Oh, and another time I happened to be up near the window of the office, I saw the garbage truck coming down the road. Two men run behind it and pick up the right bags of garbage and toss it into the back of the garbage truck. Those two men must be in great shape, because they literally jog up and down the streets all day, every day.
There, I think that's it.
Ya got that? Me neither. We've been here two months and are still learning. What we need at our apartment, is "a very long narrow structure jutting about 40 feet out the side", marked--well, you just read it.

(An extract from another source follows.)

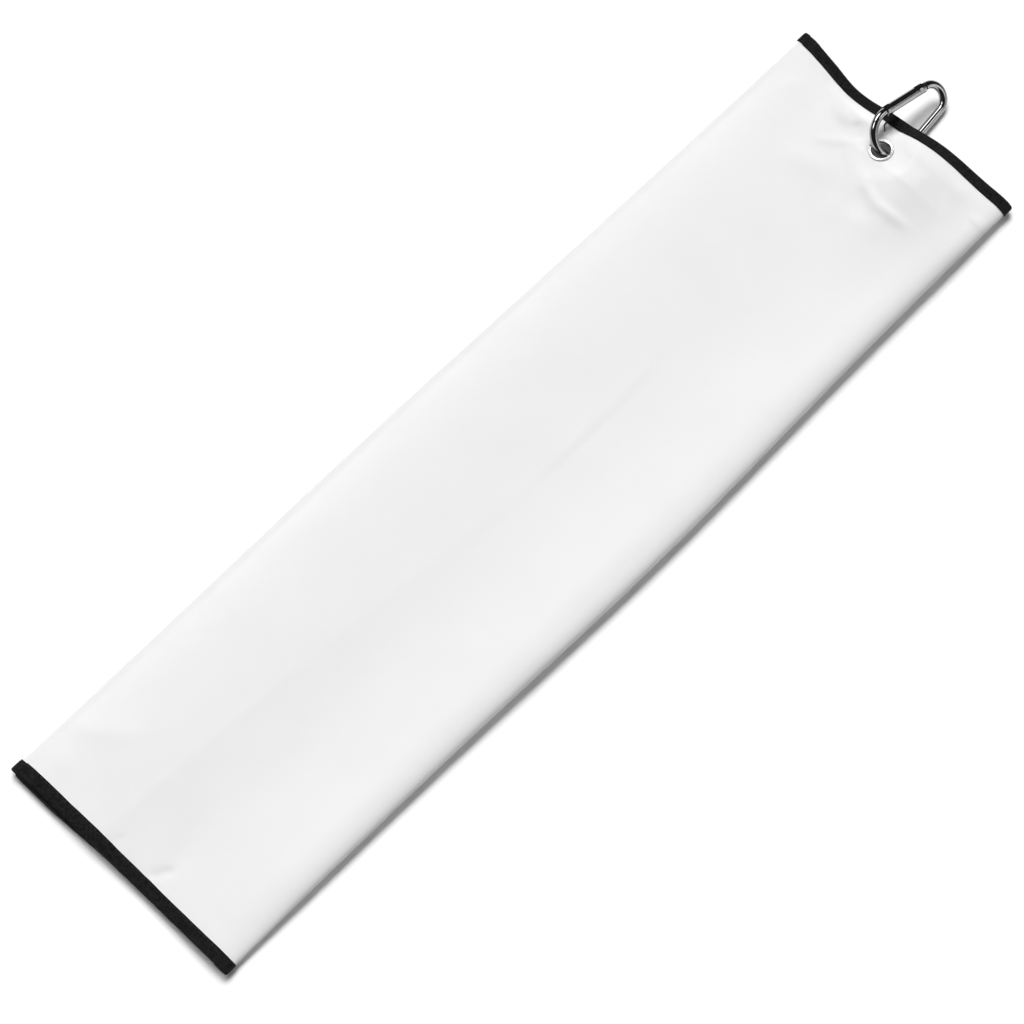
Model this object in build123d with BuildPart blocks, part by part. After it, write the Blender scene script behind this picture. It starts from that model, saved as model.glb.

Here's one more interesting detail that I've been told about: Japan has two places where sewer goes. One treats whatever gets flushed down the toilet. Nuff said about that. The water that goes down the kitchen or bathroom sink or the shower goes back into the rivers. Therefore, they have a careful straining system in the home that removes anything that can be strained out before it goes down the sink. There is a 4-inch wide drain hole in each kitchen sink. It is covered with a black plastic piece with holes in it, and it lifts out easily. Inside is a little bucket with holes in it. We have to put a little mesh bag with elastic around the top over the bucket, then put the little bucket in the sink and cover it with the back plastic thing. Then every few days, we have to change the little mesh bag, putting in a new one and throwing the mesh bag full of bits of food from the kitchen into the burnable garbage. Got that? We also have to regularly clean hair and other "stuff" from the "strainer" in the bathroom sink and tub. Fun!


So the point of this blog? There's a song that Mormons like to sing that goes like this: "Count your many blessings, name them one by one." Aren't you glad you don't have to figure out recycling like the Japanese people do?
And now for some names of hair salons: "Hair Hark" and "Only One Hair." (I hope they don't mean that's all that will be left after they are done.)